--- Supplied material ---

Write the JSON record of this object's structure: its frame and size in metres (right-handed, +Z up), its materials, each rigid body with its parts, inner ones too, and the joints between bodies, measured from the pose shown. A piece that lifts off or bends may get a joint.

---
--- Supplied material ---

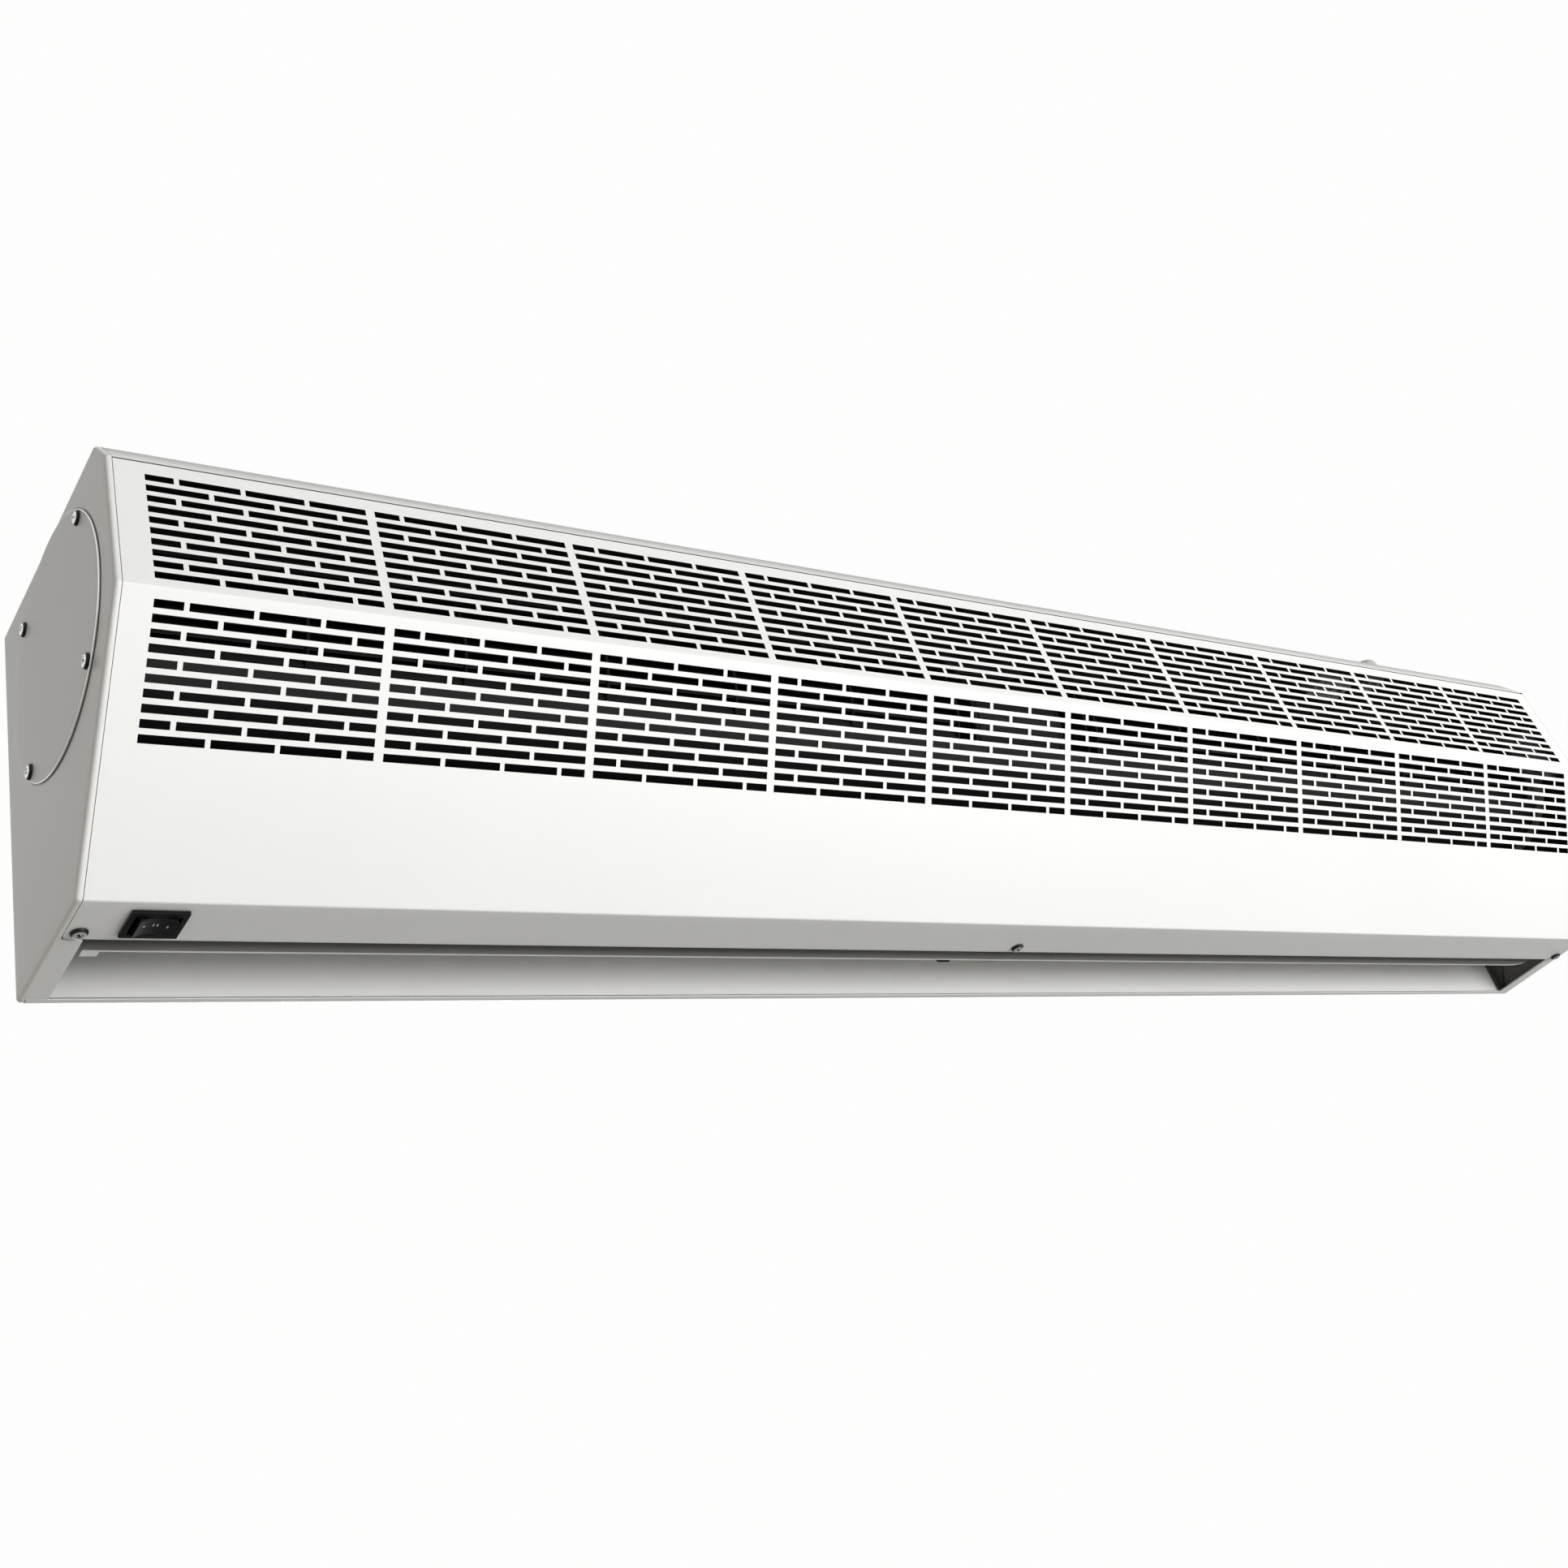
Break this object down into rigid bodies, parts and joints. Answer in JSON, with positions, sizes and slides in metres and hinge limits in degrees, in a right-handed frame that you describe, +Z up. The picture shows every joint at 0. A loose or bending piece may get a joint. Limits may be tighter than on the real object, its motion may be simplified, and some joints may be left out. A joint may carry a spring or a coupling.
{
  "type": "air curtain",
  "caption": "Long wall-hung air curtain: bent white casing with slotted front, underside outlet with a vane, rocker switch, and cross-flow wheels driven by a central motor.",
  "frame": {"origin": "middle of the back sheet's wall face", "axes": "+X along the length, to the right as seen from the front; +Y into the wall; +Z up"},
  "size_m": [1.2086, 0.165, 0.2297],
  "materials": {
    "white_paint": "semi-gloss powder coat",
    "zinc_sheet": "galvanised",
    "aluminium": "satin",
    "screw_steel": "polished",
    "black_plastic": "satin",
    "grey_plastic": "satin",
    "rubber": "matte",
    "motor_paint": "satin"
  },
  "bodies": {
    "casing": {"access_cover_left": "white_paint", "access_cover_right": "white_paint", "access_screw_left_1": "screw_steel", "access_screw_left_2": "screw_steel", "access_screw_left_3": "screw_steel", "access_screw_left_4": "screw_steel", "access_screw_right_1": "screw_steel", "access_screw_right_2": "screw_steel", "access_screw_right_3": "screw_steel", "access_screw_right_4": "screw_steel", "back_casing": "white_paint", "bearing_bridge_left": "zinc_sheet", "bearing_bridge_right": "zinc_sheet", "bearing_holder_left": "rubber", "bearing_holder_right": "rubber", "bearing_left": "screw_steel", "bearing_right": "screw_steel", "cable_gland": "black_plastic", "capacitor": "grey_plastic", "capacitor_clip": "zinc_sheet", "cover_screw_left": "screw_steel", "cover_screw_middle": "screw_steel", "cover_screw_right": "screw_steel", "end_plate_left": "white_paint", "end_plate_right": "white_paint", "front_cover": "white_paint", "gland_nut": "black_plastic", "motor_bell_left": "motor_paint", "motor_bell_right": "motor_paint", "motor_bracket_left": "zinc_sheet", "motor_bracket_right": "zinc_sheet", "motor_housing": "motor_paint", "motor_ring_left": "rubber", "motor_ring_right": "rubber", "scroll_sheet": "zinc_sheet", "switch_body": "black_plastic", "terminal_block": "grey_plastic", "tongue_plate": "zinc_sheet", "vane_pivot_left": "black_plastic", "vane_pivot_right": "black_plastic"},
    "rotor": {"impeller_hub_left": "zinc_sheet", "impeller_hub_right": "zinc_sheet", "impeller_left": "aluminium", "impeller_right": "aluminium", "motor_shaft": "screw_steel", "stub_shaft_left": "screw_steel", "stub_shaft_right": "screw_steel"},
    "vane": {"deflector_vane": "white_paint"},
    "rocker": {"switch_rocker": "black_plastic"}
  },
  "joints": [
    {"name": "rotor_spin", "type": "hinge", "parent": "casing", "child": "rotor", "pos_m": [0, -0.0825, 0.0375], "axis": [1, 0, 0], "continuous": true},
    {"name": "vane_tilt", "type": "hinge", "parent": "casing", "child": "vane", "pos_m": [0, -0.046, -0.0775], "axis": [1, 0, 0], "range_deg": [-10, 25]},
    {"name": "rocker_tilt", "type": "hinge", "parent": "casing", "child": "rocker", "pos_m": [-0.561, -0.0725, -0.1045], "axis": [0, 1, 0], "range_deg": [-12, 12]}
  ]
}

---

Copy each line above where the string "that" occurs.

### Expected answer
Write the JSON record of this object's structure: its frame and size in metres (right-handed, +Z up), its materials, each rigid body with its parts, inner ones too, and the joints between bodies, measured from the pose shown. A piece that lifts off or bends may get a joint.
Break this object down into rigid bodies, parts and joints. Answer in JSON, with positions, sizes and slides in metres and hinge limits in degrees, in a right-handed frame that you describe, +Z up. The picture shows every joint at 0. A loose or bending piece may get a joint. Limits may be tighter than on the real object, its motion may be simplified, and some joints may be left out. A joint may carry a spring or a coupling.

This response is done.